Sotto la cortina ironica del livornese, Allegri nasconde la supponenza dell'Oracolo di Delfi. Ma al posto della Pizia, è lui ad elargire la saggezza di Apollo. Con la magia elegante della parola, riesce sempre ad eludere responsabilità e colpe, perché le colpe non appartengono agli dei.
La partita di Verona è stata l'ennesima partita dove la lectio magistralis del professore ha confuso gli stessi giocatori, che hanno comunque la colpa di danzare sull'erba del campetto di calcio come fossero ballerine alla Scala. Per non offendere l'intelligenza femminile, non dico che il gioco del calcio sia un gioco da maschi, ma affermo che il calcio non è sport da teatro

Ad essere sinceri, ieri non ho capito quale fosse il modulo scelto dal mister; non il 442, perché in quel modulo serve un'ala e non Rabiot, nemmeno un 433, visto che Cuadrado si limitava a fare il quarto di centrocampo senza mai puntare l'uomo e provare qualche scorribanda verso l'area di rigore avversaria.
Ovviamente Allegri ha giocato a corto muso, a partire dalla posizione di Bentancurt che stava francobollato a Veloso e al momento del recupero della palla era sempre fuori posizione. Chiusi così a riccio (e non ditemi che il Verona ha pressato così alto da togliere il respiro ai bianconeri, o meglio, il Verona ha pressato alto perché per il mister livornese la regola è: "prima non prenderle"), chiusi così a riccio gli attaccanti bianconeri giocavano dietro la linea di centrocampo e quelle poche manovre d'attacco riuscite sulle fasce, trovavano l'area sempre vuota. Solo nel finale, quando la disperazione fa saltare gli equilibri, la Juventus ha riempito l'area e messo pressione agli Scaligeri.
Ma gli dei non si toccano.  Dopo 11 giornate, la Juventus di Allegri ha 15 punti, con 4 vittorie, 3 pareggi e 4 sconfitte; con Pirlo (il criticato neofita) aveva 21 punti con 5 vittorie e 6 pareggi; con Sarri la Juventus aveva 29 punti con 9 vittorie e 2 pareggi. Con Sarri aveva 19 gol fatti e 9 subiti, con Pirlo 21 gol fatti e 10 subiti, con Allegri 15 gol fatti e 15 subiti, segno che la squadra non difende e non segna. Certo, manca un cecchino come Ronaldo, ma la confusione in campo è dimostrata dai numeri impietosi.

Dopo 11 giornate, non è ancora chiaro chi siano i titolari. La politica del "calma calma", non collima con la determinazione; la politica del corto muso dimostra che l'idea di gioco sia solo quella di sperare in un gol in più degli avversari, ma una volta in svantaggio l'approssimazione tattica non permette recupero e veemenza.
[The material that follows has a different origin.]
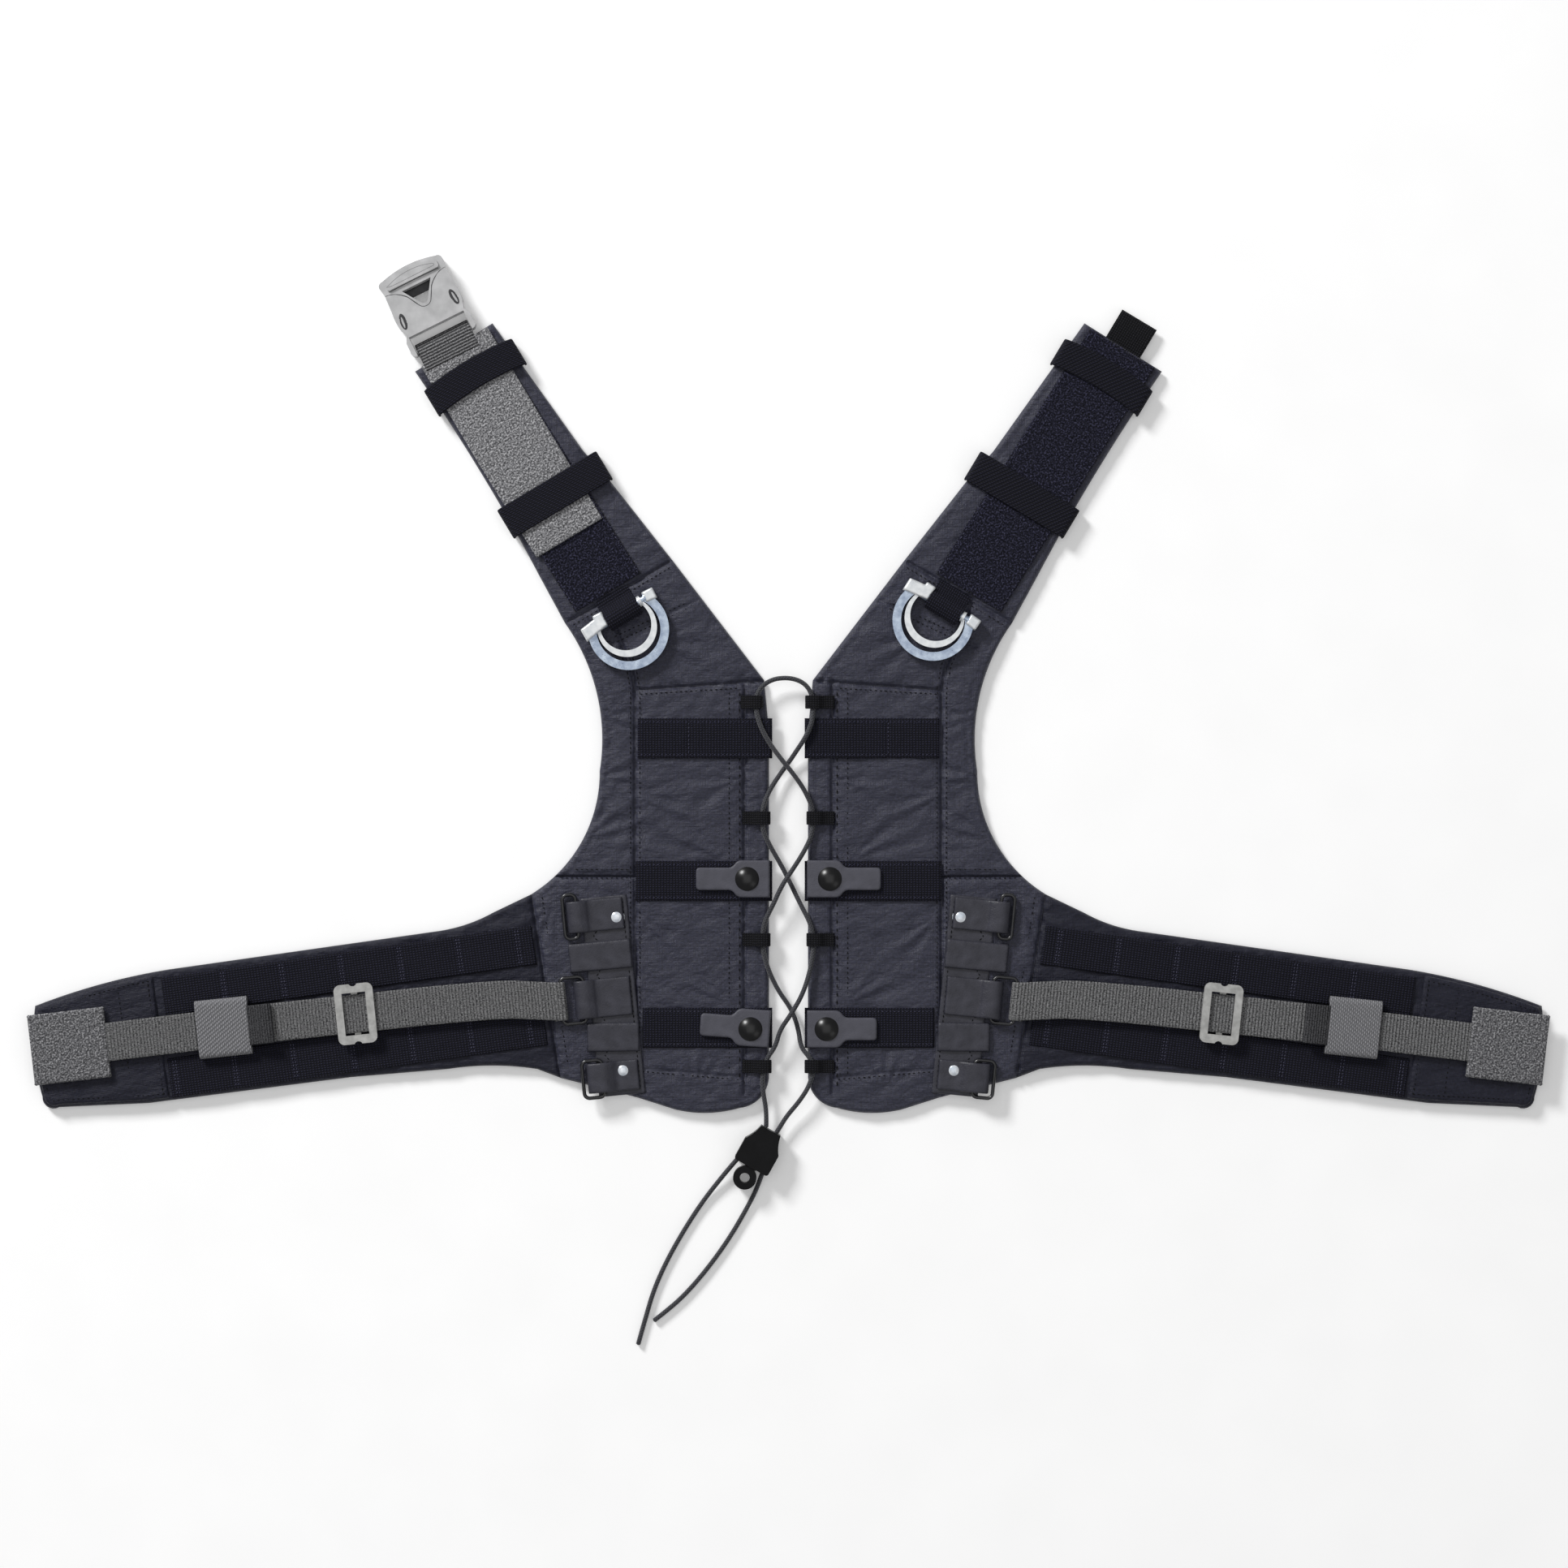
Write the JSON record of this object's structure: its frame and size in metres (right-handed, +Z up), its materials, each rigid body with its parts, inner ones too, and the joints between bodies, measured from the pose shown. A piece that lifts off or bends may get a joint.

La speranza per il mondo Juve è quella che Allegri faccia un bagno di umiltà e provi a ringiovanire le sue idee tattiche, cerchi l'equilibrio di squadra e non l'equilibrio di reparto, provi ad imporre un gioco, così che i giocatori sappiano cosa fare e come farlo. Non ditemi che la rosa non è competitiva, perché un grande allenatore trova il meglio per far emergere le potenzialità di ogni giocatore attraverso il collettivo e non attraverso l'individualità. Il bravo mister, trova l'amalgama giusta per i valori che allena e non si adagia al leitmotive del "viva il parroco".
Allegri ha vinto cinque scudetti e ha raggiunto due finali, ma per chi non dimentica, il suo gioco, a parte la stagione splendida del 2017, si basava su una difesa ferrea e sull'invenzione a turno di uno dei campioni in rosa. Senza veri campioni, lo insegnano nelle scuole calcio, serve un gioco, un'idea di collettivo che esalti le individualità e questo Allegri non lo sa fare.
Così la Juventus non va da nessuna parte, a meno che un miracolo a corto muso non porti il tecnico alle dimissioni. Ma l'orgoglio non fa miracoli.